● Aim of the exercise: Print the whole listing exactly.

● Information supplied:
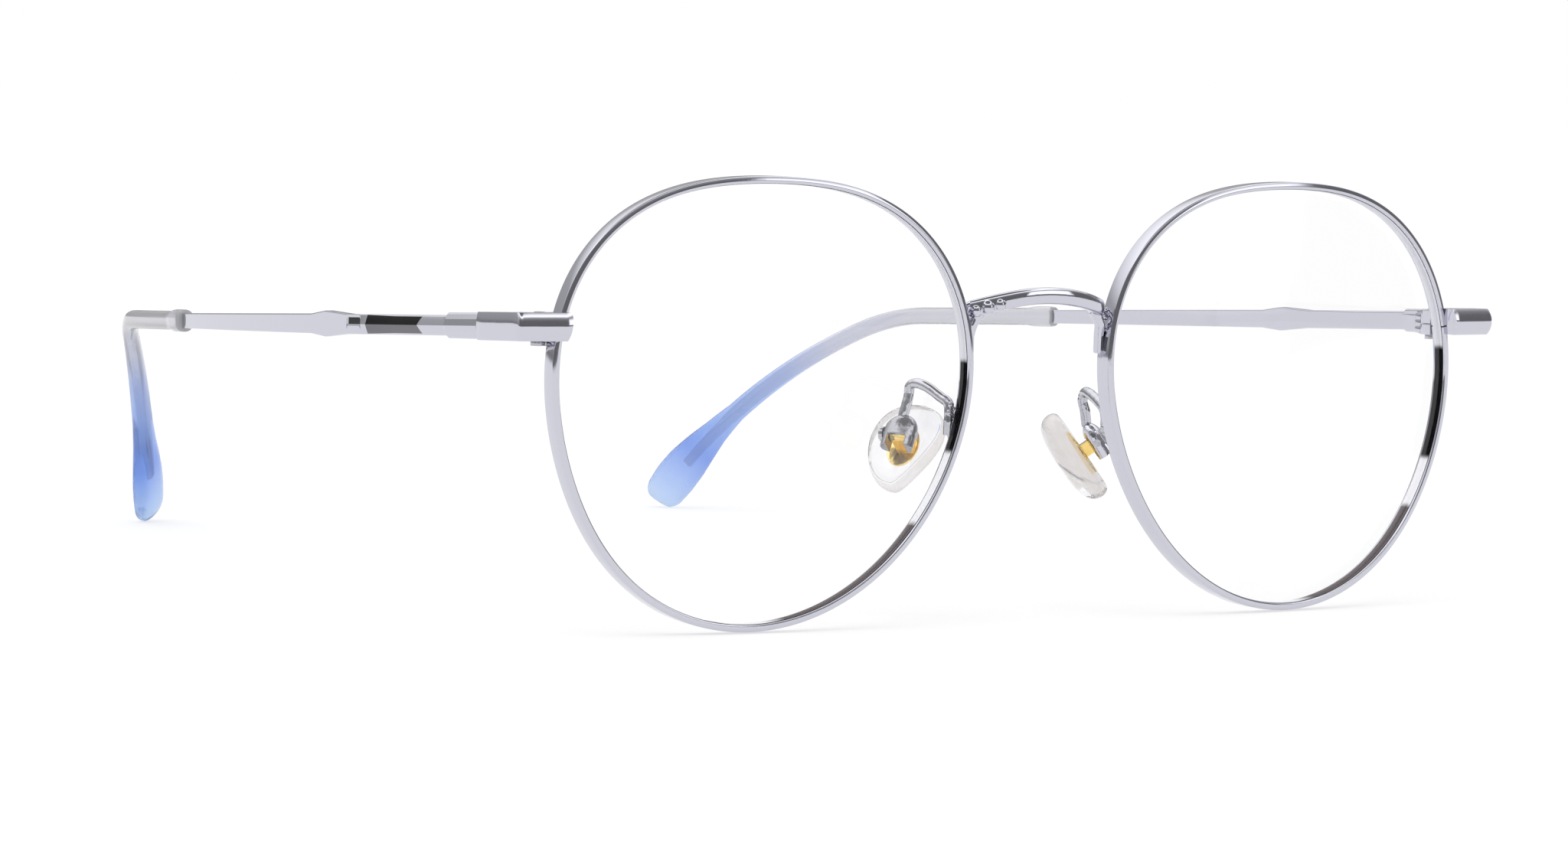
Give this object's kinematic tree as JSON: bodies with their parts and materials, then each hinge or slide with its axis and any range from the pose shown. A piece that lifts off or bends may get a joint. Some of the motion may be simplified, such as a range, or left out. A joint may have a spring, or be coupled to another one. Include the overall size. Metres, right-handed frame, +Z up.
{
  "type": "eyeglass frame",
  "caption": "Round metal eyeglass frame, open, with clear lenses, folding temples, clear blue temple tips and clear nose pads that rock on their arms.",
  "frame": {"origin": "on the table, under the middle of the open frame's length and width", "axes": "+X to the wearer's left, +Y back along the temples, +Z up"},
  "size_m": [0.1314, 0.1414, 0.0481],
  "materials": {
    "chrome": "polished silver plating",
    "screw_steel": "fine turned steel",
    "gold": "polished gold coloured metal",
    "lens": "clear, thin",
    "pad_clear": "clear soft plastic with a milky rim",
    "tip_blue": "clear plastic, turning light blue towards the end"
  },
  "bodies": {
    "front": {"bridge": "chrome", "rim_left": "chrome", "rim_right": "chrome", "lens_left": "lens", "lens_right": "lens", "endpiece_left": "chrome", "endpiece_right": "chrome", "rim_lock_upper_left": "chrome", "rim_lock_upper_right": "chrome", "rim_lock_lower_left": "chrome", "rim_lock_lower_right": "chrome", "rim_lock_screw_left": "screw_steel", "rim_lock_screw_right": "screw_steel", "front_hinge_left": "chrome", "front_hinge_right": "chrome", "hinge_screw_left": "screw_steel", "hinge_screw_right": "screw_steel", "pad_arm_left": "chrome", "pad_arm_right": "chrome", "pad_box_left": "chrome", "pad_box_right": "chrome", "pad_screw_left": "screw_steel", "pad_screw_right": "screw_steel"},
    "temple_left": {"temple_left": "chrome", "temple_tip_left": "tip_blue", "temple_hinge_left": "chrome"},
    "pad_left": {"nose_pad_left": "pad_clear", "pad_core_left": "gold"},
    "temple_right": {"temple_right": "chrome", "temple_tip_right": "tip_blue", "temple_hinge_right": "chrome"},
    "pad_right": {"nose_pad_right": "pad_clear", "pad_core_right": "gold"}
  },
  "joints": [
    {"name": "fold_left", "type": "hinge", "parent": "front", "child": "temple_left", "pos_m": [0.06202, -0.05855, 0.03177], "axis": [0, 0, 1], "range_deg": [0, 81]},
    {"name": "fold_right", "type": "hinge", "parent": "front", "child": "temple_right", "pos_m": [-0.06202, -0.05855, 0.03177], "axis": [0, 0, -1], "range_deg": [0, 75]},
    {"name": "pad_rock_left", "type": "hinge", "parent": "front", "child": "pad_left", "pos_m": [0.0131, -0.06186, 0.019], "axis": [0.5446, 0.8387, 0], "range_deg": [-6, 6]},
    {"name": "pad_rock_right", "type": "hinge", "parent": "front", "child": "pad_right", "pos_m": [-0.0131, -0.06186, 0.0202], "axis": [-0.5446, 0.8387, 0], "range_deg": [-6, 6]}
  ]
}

● Written response:
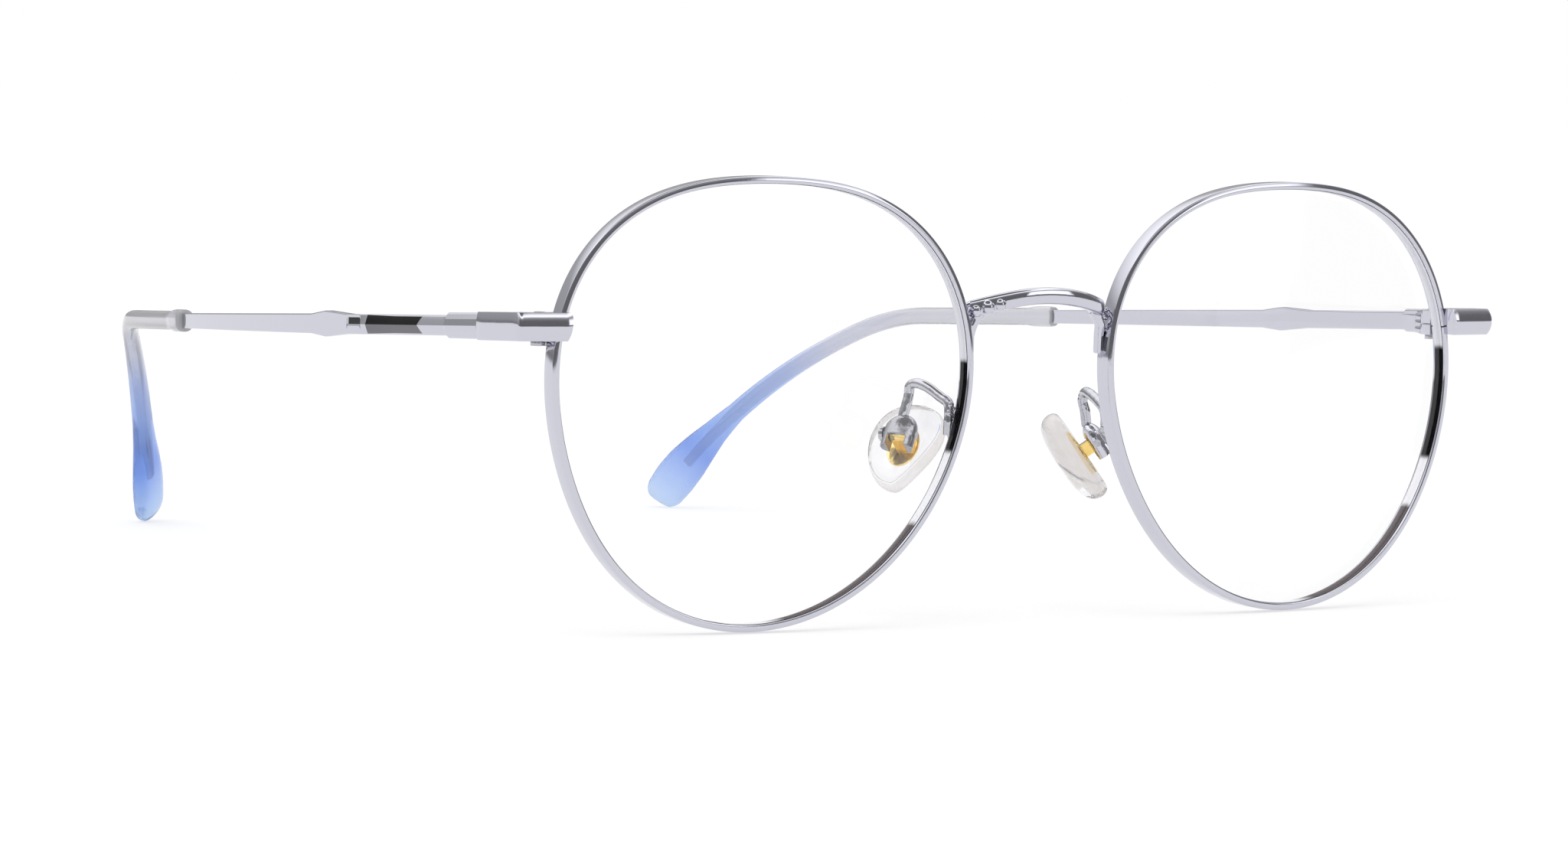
Give this object's kinematic tree as JSON: bodies with their parts and materials, then each hinge or slide with its axis and any range from the pose shown. A piece that lifts off or bends may get a joint. Some of the motion may be simplified, such as a range, or left out. A joint may have a spring, or be coupled to another one. Include the overall size. Metres, right-handed frame, +Z up.
{
  "type": "eyeglass frame",
  "caption": "Round metal eyeglass frame, open, with clear lenses, folding temples, clear blue temple tips and clear nose pads that rock on their arms.",
  "frame": {"origin": "on the table, under the middle of the open frame's length and width", "axes": "+X to the wearer's left, +Y back along the temples, +Z up"},
  "size_m": [0.1314, 0.1414, 0.0481],
  "materials": {
    "chrome": "polished silver plating",
    "screw_steel": "fine turned steel",
    "gold": "polished gold coloured metal",
    "lens": "clear, thin",
    "pad_clear": "clear soft plastic with a milky rim",
    "tip_blue": "clear plastic, turning light blue towards the end"
  },
  "bodies": {
    "front": {"bridge": "chrome", "rim_left": "chrome", "rim_right": "chrome", "lens_left": "lens", "lens_right": "lens", "endpiece_left": "chrome", "endpiece_right": "chrome", "rim_lock_upper_left": "chrome", "rim_lock_upper_right": "chrome", "rim_lock_lower_left": "chrome", "rim_lock_lower_right": "chrome", "rim_lock_screw_left": "screw_steel", "rim_lock_screw_right": "screw_steel", "front_hinge_left": "chrome", "front_hinge_right": "chrome", "hinge_screw_left": "screw_steel", "hinge_screw_right": "screw_steel", "pad_arm_left": "chrome", "pad_arm_right": "chrome", "pad_box_left": "chrome", "pad_box_right": "chrome", "pad_screw_left": "screw_steel", "pad_screw_right": "screw_steel"},
    "temple_left": {"temple_left": "chrome", "temple_tip_left": "tip_blue", "temple_hinge_left": "chrome"},
    "pad_left": {"nose_pad_left": "pad_clear", "pad_core_left": "gold"},
    "temple_right": {"temple_right": "chrome", "temple_tip_right": "tip_blue", "temple_hinge_right": "chrome"},
    "pad_right": {"nose_pad_right": "pad_clear", "pad_core_right": "gold"}
  },
  "joints": [
    {"name": "fold_left", "type": "hinge", "parent": "front", "child": "temple_left", "pos_m": [0.06202, -0.05855, 0.03177], "axis": [0, 0, 1], "range_deg": [0, 81]},
    {"name": "fold_right", "type": "hinge", "parent": "front", "child": "temple_right", "pos_m": [-0.06202, -0.05855, 0.03177], "axis": [0, 0, -1], "range_deg": [0, 75]},
    {"name": "pad_rock_left", "type": "hinge", "parent": "front", "child": "pad_left", "pos_m": [0.0131, -0.06186, 0.019], "axis": [0.5446, 0.8387, 0], "range_deg": [-6, 6]},
    {"name": "pad_rock_right", "type": "hinge", "parent": "front", "child": "pad_right", "pos_m": [-0.0131, -0.06186, 0.0202], "axis": [-0.5446, 0.8387, 0], "range_deg": [-6, 6]}
  ]
}